Timothy J. Tikker was first on the bench, offering a six-and-a-half minute [improvised] fantasy on one of the specifically composed themes… which he dealt with with humor and astonishing agility… always one sensed an architectural scheme behind the tumult of sound with which he flooded Trinity [Church, Wall Street, New York City]. His response to the scherzando quality of the selected theme, from which he occasionally drew short separate motifs as grist for the mill, was especially praiseworthy. There was a nice variety to the individual variations in his second improvisation, and he worked up a satisfying head of steam with a toccata-like finale…
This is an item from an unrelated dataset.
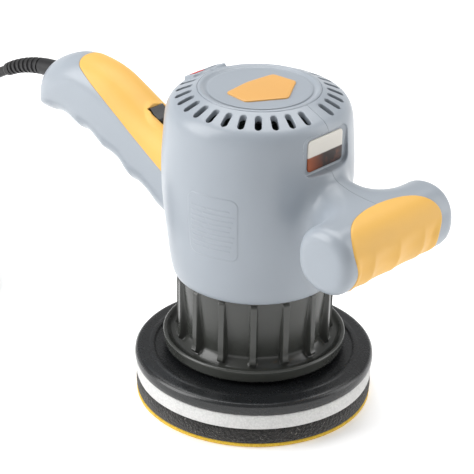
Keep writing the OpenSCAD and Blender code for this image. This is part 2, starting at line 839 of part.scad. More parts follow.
function droop(s) = relief_droop[0] + (relief_droop[1] - relief_droop[0]) * s / relief_len;
function relief_at(n, step) = n == 0 ? relief_start
    : relief_at(n - 1, step) + step * [-cos(droop((n - 0.5) * step)), 0, -sin(droop((n - 0.5) * step))];
relief_steps = 42;
relief_step = relief_len / relief_steps;
relief_end = relief_at(relief_steps, relief_step);
function relief_radius(i) =
    let (t = i / relief_steps)
    relief_r[0] + (relief_r[1] - relief_r[0]) * t
        - (t > 0.3 && t < 0.86 && floor((t - 0.3) / 0.56 * relief_ribs * 2) % 2 == 1 ? 0.9 : 0);

module strain_relief() {
    color([0.1, 0.1, 0.1]) tube(
        [for (i = [0:relief_steps]) relief_at(i, relief_step)],
        [for (i = [0:relief_steps]) relief_radius(i)], 14);
}

module cord_tube(route) {
    path = smooth(route, 3);
    tube(path, [for (p = path) cord_d / 2], 10);
}

module power_cord() {
    color([0.08, 0.08, 0.08]) cord_tube(concat([relief_end], CORD_ROUTE));
}

module plug_lead() {
    color([0.08, 0.08, 0.08]) cord_tube(PLUG_ROUTE);
}

module cord_coil() {
    color([0.08, 0.08, 0.08]) translate(coil_c) rotate_extrude() {
        translate([coil_r - coil_half + 2, tie_t]) square([2 * coil_half - 4, 2 * coil_half]);
        translate([coil_r - coil_half, tie_t + 2]) square([2 * coil_half, 2 * coil_half - 4]);
        for (x = [-1, 1]) for (z = [-1, 1])
            translate([coil_r + x * (coil_half - 2), coil_mid + z * (coil_half - 2)]) circle(r = 2, $fn = 24);
    }
}

module cord_tie() {
    color("dimgray") translate(coil_c) rotate([0, 0, 300]) translate([coil_r, 0, coil_mid])
        difference() {
            cube([2 * coil_half + 2 * tie_t, tie_w, 2 * coil_half + 2 * tie_t], center = true);
            cube([2 * coil_half, tie_w + 1, 2 * coil_half], center = true);
        }
}

module plug_body() {
    color([0.1, 0.1, 0.1]) translate(plug_pos) rotate([0, 0, plug_dir]) {
        rotate([0, 90, 0]) cylinder(r1 = 5, r2 = 6.5, h = 10);
        intersection() {
            translate([8, 0, -plug_t / 2]) linear_extrude(plug_t) plug_outline(plug_w);
            translate([8, plug_w, 0]) rotate([90, 0, 0]) linear_extrude(2 * plug_w) plug_outline(plug_t);
        }
    }
}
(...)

– Clair Van Ausdall, The American Organist, October 1996

Timothy Tikker’s program was in many ways an homage to two of the greatest improvisers of this century [Marcel Dupré and Charles Tournemire]. His account of Tournemire’s Victimæ Paschali was marked by security of thought and technique that was so admired by organists of the time. His own improvisations display a thorough understanding of French symphonic techniques, distinguished by a gift for melodic development, a strong sense of color and proportion, and a clarity of musical intent that make his work both attractive and understandable.

– Joseph Adam, The American Organist, October 1995

[In his improvisations] Tikker showed an especially well-developed sense of fugal style in one of his hymn variations, and his free work also used the organ in a highly colorful, scherzo-like style.